At the core of the deliberations were tariff and taxation concerns, particularly the 18 percent General Sales Tax (GST) currently imposed on dairy products. Industry representatives argued that such taxation is disproportionately high compared to international standards, where dairy products often benefit from minimal or zero-rated tax regimes due to their essential nature. This disparity not only raises consumer prices but also discourages formal sector growth, inadvertently strengthening the informal market that operates outside regulatory oversight.
The recent meeting chaired by Federal Minister for Commerce Jam Kamal Khan with representatives of the Pakistan Dairy Association underscores a longstanding but often under-prioritized issue: the structural weaknesses of Pakistan’s dairy sector. Despite being one of the largest milk-producing countries globally, Pakistan continues to lag in productivity, quality standards, and formal market integration. The discussion reflects a growing recognition at the policy level that meaningful reform is both urgent and achievable.
The Minister’s directive to prepare proposals for reducing GST to 10 percent signals a willingness to recalibrate fiscal policy in line with sectoral realities. However, tax reform alone will not address the deeper inefficiencies that characterize the dairy value chain. The emphasis placed on improving genetic quality and productivity is particularly significant.
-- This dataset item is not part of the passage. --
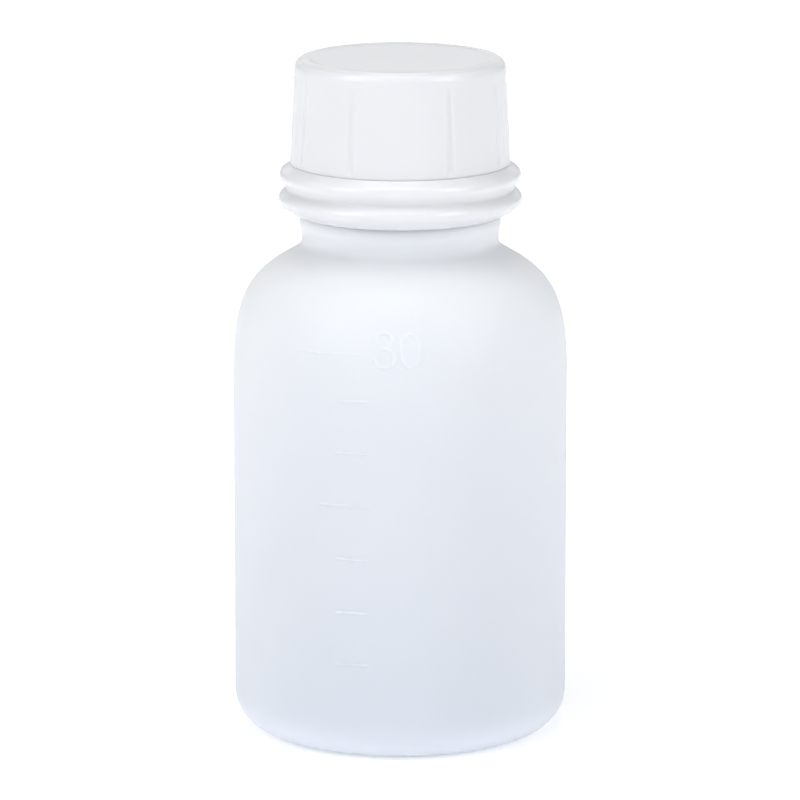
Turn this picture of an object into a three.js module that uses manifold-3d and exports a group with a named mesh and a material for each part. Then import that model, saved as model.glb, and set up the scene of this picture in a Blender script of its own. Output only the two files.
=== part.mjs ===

Pakistan’s average milk yield per animal remains considerably lower than global benchmarks, largely due to inadequate breeding practices, lack of farmer awareness, and insufficient extension services.
The call for enhanced genetic direction through cross-breeding programs and farmer training is therefore a critical intervention. Without systematic improvement in livestock quality, gains in production will remain incremental at best. Equally important is the Minister’s focus on transitioning farmers toward a formalized business model. The predominance of informal dairy farming not only limits access to credit and investment but also compromises quality control and traceability key requirements for both domestic consumers and potential export markets.
The proposals presented by the Pakistan Dairy Association highlight a comprehensive approach to sectoral reform. Financial inclusion through improved banking access, regulatory enforcement to ensure pasteurized and packaged milk consumption, and pilot programs in urban centers are all practical steps toward modernization. These measures, if implemented effectively, could bridge the gap between small-scale farmers and formal market structures, fostering a more resilient and competitive industry.
Coordination among federal and provincial stakeholders will be essential for translating these proposals into actionable policy. The Minister’s commitment to engage with chief ministers and relevant authorities is a positive step, but execution will require sustained political will and administrative efficiency. Regulatory frameworks must be strengthened without imposing excessive compliance burdens that could deter small farmers from entering the formal sector.
Ultimately, the transformation of Pakistan’s dairy sector hinges on a balanced strategy that integrates fiscal reform, technological advancement, and institutional support. The outcomes of this meeting suggest a policy shift in that direction. If followed through with consistency and clarity, these efforts could unlock significant economic potential, improve food safety standards, and enhance livelihoods across rural communities.